In seguito all’attenta lettura dell’iscrizione e delle decorazioni poste sui blocchi lapidei (circa 110)
del monumento funerario, riutilizzati per la costruzione della Torre, è stato possibile ricostruire la vita e la carriera di questo soldato romano che, per i suoi atti di valore, raggiunse il massimo grado consentitogli dalla sua modesta estrazione sociale, centurione principale della prima coorte, “primipilaris” della IV legione scitica. Il gentilizio Paccius è ampiamente attestato nell’Italia centro-meridionale, pertanto è possibile supporre che questo personaggio avesse una provenienza italica. Poiché la tribus alla quale apparteneva era quella del municipium di Compsa, si presume che egli fosse originario di quel territorio. La forma delle lettere non ci fornisce particolari indicazioni per la datazione, ma prendendo in considerazione la lettera Y, sappiamo che la sua forma si ritrova dal tardo periodo augusteo fino a quello dei Flavi.L’insigne personaggio con tutta probabilità esercitò anche una carriera civica, ricoprendo varie magistrature municipali, come evidenziato dalla presenza della “sella curulis”, ai cui lati sono scolpite una testa maschile raffigurante l’honos e una femminile raffigurante la virtus, in< riferimento agli onori ricevuti dal centurione in merito alle sue virtù.

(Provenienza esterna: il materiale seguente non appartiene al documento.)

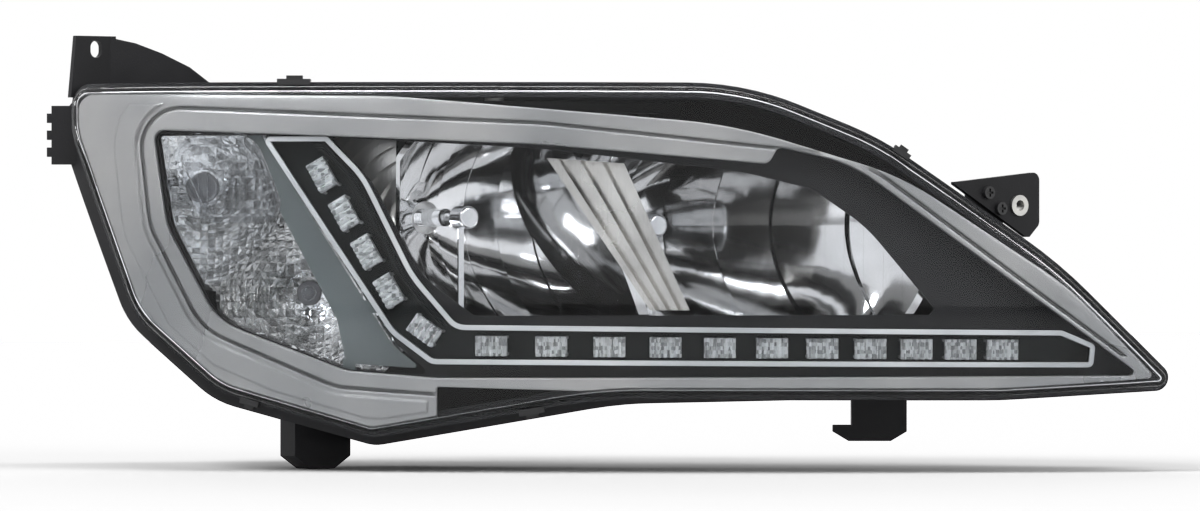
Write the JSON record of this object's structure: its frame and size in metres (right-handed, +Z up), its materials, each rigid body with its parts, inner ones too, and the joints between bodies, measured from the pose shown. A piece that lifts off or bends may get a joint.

La sella curulis, simbolo originariamente solo dell’alta magistratura, nell’età augustea era anche
emblema della magistratura municipale; dunque è emblema della carica rivestita da Marco Paccio. Un girale di acanto, con la funzione di albero genealogico (stemmata) indica che egli avesse sei figli e che il tumulo fosse una tomba di famiglia. La “sella curulis” è sovrastata da una grande spirale, simbolo indicante la carica di “augure”, e dal tipico berretto del sacerdote romano, il “flamine”. Il riutilizzo di materiale di spoglio proveniente da edifici antichi dà la dimensione del rapporto che gli uomini del medioevo avevano con il mondo romano. Era un modo per ricollegarsi idealmente al passato mitico di Roma e a quanto essa rappresentava: cultura, potere, continuità.

Ritornando alla natura della nostra Torre, è possibile ritenere che essa avesse la funzione oltre che di rifugio e quindi di difesa delle monache in caso di attacchi esterni, anche di fortino, una sorta di caveau dove custodire le ingenti ricchezze di cui era dotato il monastero. Infatti l’abbazia godette sin dalla sua fondazione non solo dell’appoggio e dei benefici dei sovrani normanni Ruggero II e Guglielmo II e dell’imperatore svevo Federico II, ma anche dei feudatari locali quali Elia di Gesualdo, Ruggero di Medania, Riccardo e Raone di Balvano, che furono larghi di donazioni Deo et in monasterio Sancti Guilielmi, non solo per la salvezza delle loro anime ma anche e principalmente per rafforzare il loro potere apparendo munifici benefattori.